After liberation, Jehan was approached by the French Foreign Legion, who had asked her if they could use the school as their headquarters in Kuwait. The New English School was entirely trashed, the interior being completely destroyed and looted by the Iraqi army. However, thanks to the French Foreign Legion, with help from relatives, friends and staff who had remained in Kuwait, the school was completely cleaned. It was an enormous task, but receiving support from a few hundred soldiers was a real stroke of luck. With help from the commander of the Foreign Legion, Tareq was also able to board one of their aircraft flying to Kuwait from Riyadh. By this stage, Jehan had already set up a tent in front of the school to register people for the 1991-92 academic year, and as soon as Tareq arrived, he set about re-equipping the school and staffing it in order to open the doors in the autumn, which they did.
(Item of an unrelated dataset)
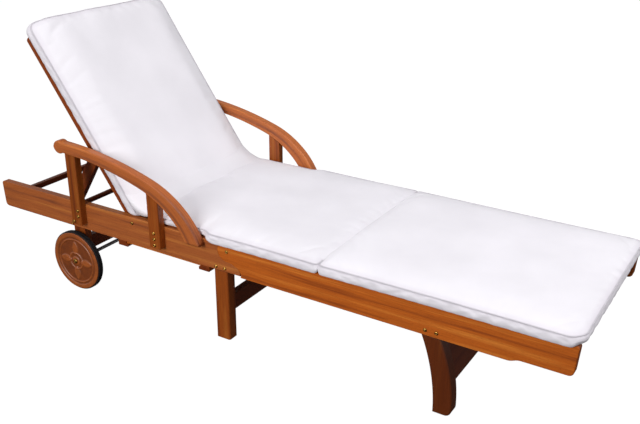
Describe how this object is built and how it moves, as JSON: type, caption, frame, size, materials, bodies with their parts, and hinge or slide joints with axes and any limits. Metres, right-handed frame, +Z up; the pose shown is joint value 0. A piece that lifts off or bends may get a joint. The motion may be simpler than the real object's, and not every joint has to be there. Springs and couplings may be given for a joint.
{
  "type": "sun lounger",
  "caption": "Wooden sun lounger: folding slatted frame, backrest on a notched prop, arched arms, wheels at the head end, sliding tray and a long pad.",
  "frame": {"origin": "on the floor, below the middle of the whole object's box", "axes": "+X towards the foot end, +Y towards the left of someone lying on it, +Z up"},
  "size_m": [2.0074, 0.684, 0.9036],
  "materials": {
    "oiled_wood": "oiled, satin",
    "bolt_brass": "satin",
    "axle_steel": "zinc plated",
    "wheel_disc": "moulded, wood brown",
    "tyre_rubber": "matt",
    "pad_fabric": "woven"
  },
  "bodies": {
    "rear_frame": {"rear_rail_right": "oiled_wood", "rear_rail_left": "oiled_wood", "mid_leg_right": "oiled_wood", "mid_leg_left": "oiled_wood", "mid_leg_stretcher": "oiled_wood", "wheel_leg_right": "oiled_wood", "wheel_leg_left": "oiled_wood", "axle_beam": "oiled_wood", "wheel_axle": "axle_steel", "axle_washers": "axle_steel", "hub_caps": "bolt_brass", "arm_right": "oiled_wood", "arm_left": "oiled_wood", "rear_arm_post_right": "oiled_wood", "rear_arm_post_left": "oiled_wood", "front_arm_post_right": "oiled_wood", "front_arm_post_left": "oiled_wood", "notch_strip_right": "oiled_wood", "notch_strip_left": "oiled_wood", "rear_cross_rail": "oiled_wood", "seat_ledge_right": "oiled_wood", "seat_ledge_left": "oiled_wood", "seat_slats": "oiled_wood", "tray_batten_rear": "oiled_wood", "tray_batten_front": "oiled_wood", "cushion_seat": "pad_fabric", "mid_leg_bolts": "bolt_brass", "wheel_leg_bolts": "bolt_brass", "arm_post_bolts": "bolt_brass", "fold_pivot_bolts": "bolt_brass", "backrest_pivot_bolts": "bolt_brass"},
    "foot_section": {"front_rail_right": "oiled_wood", "front_rail_left": "oiled_wood", "front_leg_right": "oiled_wood", "front_leg_left": "oiled_wood", "front_apron": "oiled_wood", "leg_ledge_right": "oiled_wood", "leg_ledge_left": "oiled_wood", "leg_slats": "oiled_wood", "front_leg_bolts": "bolt_brass", "cushion_leg": "pad_fabric"},
    "backrest": {"backrest_rail_right": "oiled_wood", "backrest_rail_left": "oiled_wood", "backrest_slats": "oiled_wood", "backrest_top_rail": "oiled_wood", "prop_pivot_bolts": "bolt_brass", "cushion_back": "pad_fabric"},
    "prop": {"prop_leg_right": "oiled_wood", "prop_leg_left": "oiled_wood", "prop_crossbar": "oiled_wood"},
    "tray": {"tray_slats": "oiled_wood", "tray_bearers": "oiled_wood"},
    "wheel_right": {"wheel_disc_right": "wheel_disc", "tyre_right": "tyre_rubber"},
    "wheel_left": {"wheel_disc_left": "wheel_disc", "tyre_left": "tyre_rubber"}
  },
  "joints": [
    {"name": "frame_fold", "type": "hinge", "parent": "rear_frame", "child": "foot_section", "pos_m": [-0.034, 0, 0.3], "axis": [0, -1, 0], "range_deg": [0, 90], "deforming": ["cushion_seat"]},
    {"name": "backrest_tilt", "type": "hinge", "parent": "rear_frame", "child": "backrest", "pos_m": [-0.403, 0, 0.304], "axis": [0, 1, 0], "range_deg": [-53.5, 8]},
    {"name": "prop_swing", "type": "hinge", "parent": "backrest", "child": "prop", "pos_m": [-0.57171, 0, 0.50601], "axis": [0, 1, 0], "range_deg": [-16.5, 106.5]},
    {"name": "tray_slide", "type": "slide", "parent": "rear_frame", "child": "tray", "axis": [0, 1, 0], "range_m": [-0.3, 0.3]},
    {"name": "wheel_right_spin", "type": "hinge", "parent": "rear_frame", "child": "wheel_right", "pos_m": [-0.67, -0.308, 0.104], "axis": [0, 1, 0], "continuous": true},
    {"name": "wheel_left_spin", "type": "hinge", "parent": "rear_frame", "child": "wheel_left", "pos_m": [-0.67, 0.308, 0.104], "axis": [0, 1, 0], "continuous": true}
  ],
  "couplings": [
    {"joint": "prop_swing", "follows": "backrest_tilt", "ratio": -1.98}
  ]
}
While the school was being used as a base, Jehan met many military people, including those from the American Army. There, she met Colonel Jeffery Greenhut, an American Officer charged with evaluating all damage to cultural sites around Kuwait, including her own museum. Colonel Greenhut’s unit was responsible for reopening all the false walls around the museum and even helped to provide generators for electricity. Jehan got to know him well, and he invited her to fly to Failaka on an American helicopter, where the photo of her with the Iraqi AK-47 was taken. Failaka had always had a special place in her heart, and upon seeing what the Iraqi army had done to the island and the rest of Kuwait, she was utterly devastated. What pained her the most was that, apart from the cultural damage, a whole community had been uprooted, and their way of life had been destroyed forever. Failaka, although a part of Kuwait, and Kuwaiti in its way of life, was, nevertheless, different. A community had lived there for hundreds if not thousands of years, and now there was nothing.
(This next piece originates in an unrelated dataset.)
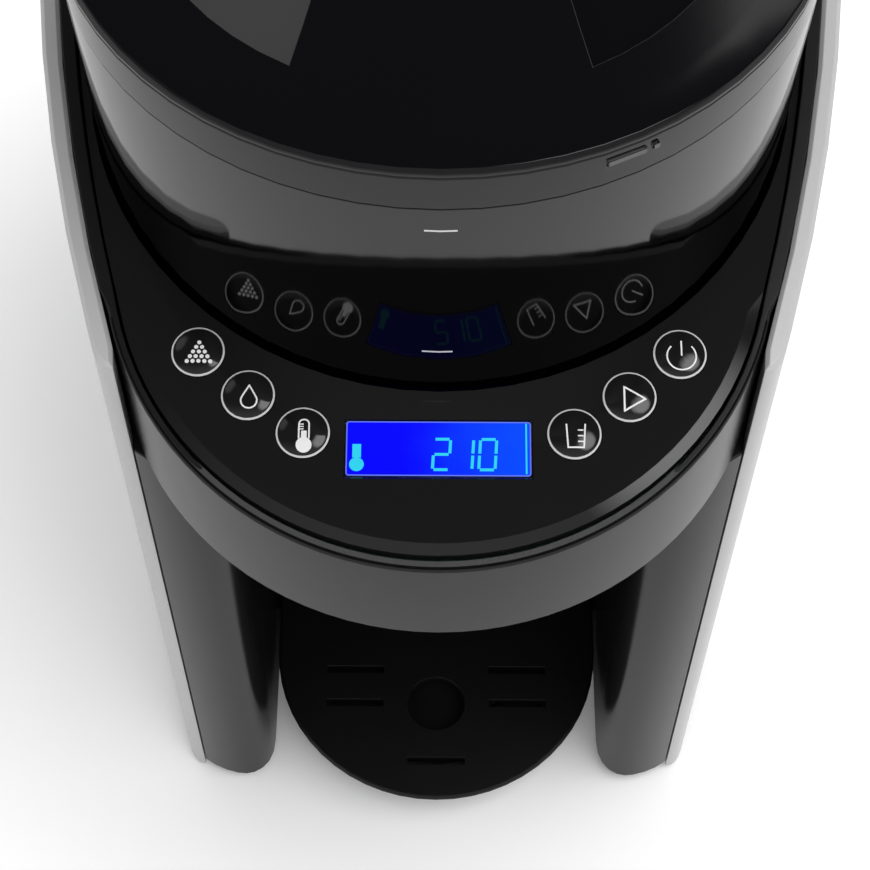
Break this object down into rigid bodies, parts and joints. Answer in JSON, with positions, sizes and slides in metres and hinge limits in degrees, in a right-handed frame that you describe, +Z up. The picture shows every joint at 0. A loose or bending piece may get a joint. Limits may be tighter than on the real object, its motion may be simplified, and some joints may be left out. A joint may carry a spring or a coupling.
{
  "type": "baby formula maker",
  "caption": "Countertop formula maker with a round powder container and lid, sloping ring control panel, bottle bay with stand, rear water tank and powder drive.",
  "frame": {"origin": "centre of the footprint on the surface that the feet rest on", "axes": "+Z up, front and control panel towards -Y, +X to the right seen from the front"},
  "size_m": [0.2356, 0.3238, 0.3683],
  "materials": {
    "silver_panel": "satin silver-grey shells",
    "dark_gloss": "glossy dark grey moulding",
    "band_grey": "semi-gloss metallic grey ring",
    "piano_black": "high-gloss black",
    "black_matte": "fine matte black",
    "smoke_wall": "glossy smoke-black container",
    "lid_black": "glossy black lid",
    "rubber": "dull black rubber",
    "silicone": "pale silicone",
    "display_blue": "lit blue display",
    "window_clear": "clear tinted window",
    "circuit_green": "circuit board",
    "white_plastic": "off-white moulding",
    "smoke_clear": "clear smoke-tinted plastic",
    "steel": "plain steel",
    "motor_steel": "zinc plated steel",
    "brass": "machined brass",
    "hose_clear": "milky silicone hose"
  },
  "bodies": {
    "machine": {"base_plate": "black_matte", "foot_front_right": "rubber", "foot_front_left": "rubber", "foot_rear_right": "rubber", "foot_rear_left": "rubber", "front_housing": "dark_gloss", "right_side_panel": "silver_panel", "left_side_panel": "silver_panel", "rear_cover": "dark_gloss", "power_inlet": "rubber", "head_band": "band_grey", "control_panel": "piano_black", "display_window": "window_clear", "display_module": "display_blue", "control_board": "circuit_green", "container_deck": "black_matte", "head_floor": "black_matte", "tank_shelf": "black_matte", "water_pump": "motor_steel", "water_heater": "steel", "tank_hose": "hose_clear", "pump_hose": "hose_clear", "outlet_hose": "hose_clear", "water_nozzle": "silicone", "main_board": "circuit_green", "motor_bracket": "steel", "powder_motor": "motor_steel"},
    "container": {"powder_container": "smoke_wall", "scraper": "white_plastic"},
    "lid": {"powder_lid": "lid_black", "lid_seal": "silicone"},
    "rotor": {"dosing_wheel": "white_plastic", "stirrer": "white_plastic"},
    "gear": {"drive_gear": "white_plastic", "drive_shaft": "steel"},
    "pinion": {"motor_pinion": "brass", "motor_shaft": "steel"},
    "tank": {"water_tank": "smoke_clear", "tank_valve": "silicone"},
    "tank_cover": {"tank_lid": "dark_gloss"},
    "funnel": {"funnel_drawer": "black_matte", "mixing_funnel": "smoke_clear", "funnel_cover": "white_plastic"},
    "stand": {"bottle_stand": "black_matte"},
    "stand_plate": {"stand_cover": "black_matte"},
    "powder_key": {"powder_button": "piano_black"},
    "water_key": {"water_button": "piano_black"},
    "temperature_key": {"temperature_button": "piano_black"},
    "volume_key": {"volume_button": "piano_black"},
    "start_key": {"start_button": "piano_black"},
    "power_key": {"power_button": "piano_black"}
  },
  "joints": [
    {"name": "container_lift", "type": "slide", "parent": "machine", "child": "container", "axis": [0, 0, 1], "range_m": [0, 0.12]},
    {"name": "lid_lift", "type": "slide", "parent": "container", "child": "lid", "axis": [0, 0, 1], "range_m": [0, 0.06]},
    {"name": "wheel_spin", "type": "hinge", "parent": "container", "child": "rotor", "pos_m": [0, -0.01405, 0.259], "axis": [0, 0, 1], "continuous": true},
    {"name": "gear_spin", "type": "hinge", "parent": "machine", "child": "gear", "pos_m": [0, -0.01405, 0.24], "axis": [0, 0, 1], "continuous": true},
    {"name": "motor_spin", "type": "hinge", "parent": "machine", "child": "pinion", "pos_m": [0, 0.0149, 0.24], "axis": [0, 0, 1], "continuous": true},
    {"name": "tank_lift", "type": "slide", "parent": "machine", "child": "tank", "axis": [0, 0, 1], "range_m": [0, 0.2]},
    {"name": "tank_lid_lift", "type": "slide", "parent": "tank", "child": "tank_cover", "axis": [0, 0, 1], "range_m": [0, 0.05]},
    {"name": "funnel_slide", "type": "slide", "parent": "machine", "child": "funnel", "axis": [0, -1, 0], "range_m": [0, 0.11]},
    {"name": "stand_slide", "type": "slide", "parent": "machine", "child": "stand", "axis": [0, -1, 0], "range_m": [0, 0.1]},
    {"name": "stand_cover_lift", "type": "slide", "parent": "stand", "child": "stand_plate", "axis": [0, 0, 1], "range_m": [0, 0.04]},
    {"name": "powder_press", "type": "slide", "parent": "machine", "child": "powder_key", "axis": [0, 0.1771, -0.9842], "range_m": [0, 0.0008], "stiffness_N_per_m": 600},
    {"name": "water_press", "type": "slide", "parent": "machine", "child": "water_key", "axis": [0, 0.1771, -0.9842], "range_m": [0, 0.0008], "stiffness_N_per_m": 600},
    {"name": "temperature_press", "type": "slide", "parent": "machine", "child": "temperature_key", "axis": [0, 0.1771, -0.9842], "range_m": [0, 0.0008], "stiffness_N_per_m": 600},
    {"name": "volume_press", "type": "slide", "parent": "machine", "child": "volume_key", "axis": [0, 0.1771, -0.9842], "range_m": [0, 0.0008], "stiffness_N_per_m": 600},
    {"name": "start_press", "type": "slide", "parent": "machine", "child": "start_key", "axis": [0, 0.1771, -0.9842], "range_m": [0, 0.0008], "stiffness_N_per_m": 600},
    {"name": "power_press", "type": "slide", "parent": "machine", "child": "power_key", "axis": [0, 0.1771, -0.9842], "range_m": [0, 0.0008], "stiffness_N_per_m": 600}
  ],
  "couplings": [
    {"joint": "gear_spin", "follows": "wheel_spin", "ratio": 1},
    {"joint": "motor_spin", "follows": "wheel_spin", "ratio": -3}
  ]
}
After the liberation of Kuwait in 1991, the Hungarian government asked Géza Fehévári, British but of Hungarian origin, to be the ambassador to Kuwait and Riyadh. Géza was a professor of Islamic Art and Archaeology at the University of London (SOAS) and a very frequent visitor of the museum, developing a close relationship with Tareq. After Géza eventually retired from the diplomatic service in the mid-1990s, Tareq asked him to become the curator of the museum, a position he held for almost fifteen years until he passed away in 2012. The pair had many adventures together.